Mother-centric attachment research
Children develop attachment relationships with people whose presence around them is stable over time. For most children, these people are their parents.
Social scientists broadly classify attachment relationships as secure or insecure. A secure relationship with a specific caregiver reflects a child's expectation that when they're alarmed as when emotionally or physically hurt this caregiver will be available and emotionally supportive. In contrast, children who are uncertain about the availability of their caregivers in times of need are likely to form an insecure attachment relationship.
In the US and Europe, where most attachment research has been conducted to date, the primary caregiver was frequently assumed to be the mother. Accordingly, researchers have almost exclusively focused on mothers as attachment figures. Mothers were also more accessible for researchers, and they more readily consented to participate in studies than fathers and nonparental caregivers such as grandparents and professional caretakers.
Furthermore, many researchers have assumed that there is a hierarchy within parental caregiving, wherein attachment with mothers is more important for understanding children's development than attachment with caregivers considered secondary, such as fathers.

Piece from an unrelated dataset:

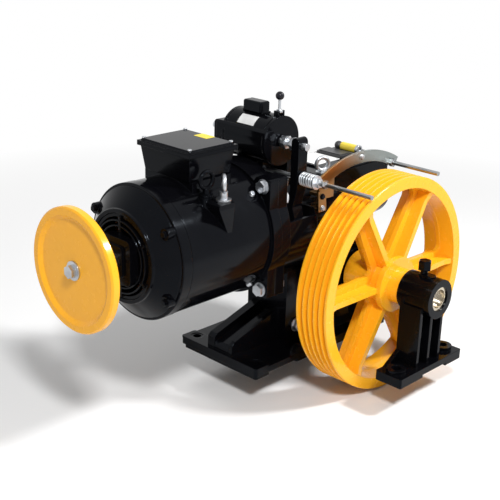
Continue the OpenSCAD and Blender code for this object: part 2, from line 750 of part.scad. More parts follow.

Already by the late 1980s, some scholars recognized the need to assess the joint impact of children's attachment relationships with multiple caregivers on their developmental trajectories. But little research ensued. Recently, we revived such calls and proposed models that researchers can use to systematically assess the joint effects of children's attachment to both mothers and fathers on an array of developmental outcomes.
Then, we recruited more than two dozen social scientists from eight countries who are interested in these questions around attachment relationships. Together, we formed the Collaboration on Attachment to Multiple Parents Synthesis consortium.
The more secure attachments the better
The first step our group took was compiling data collected by attachment researchers across the globe over the past 40 years. We identified previous research on the attachment relationships of more than 1,000 children with both their parents.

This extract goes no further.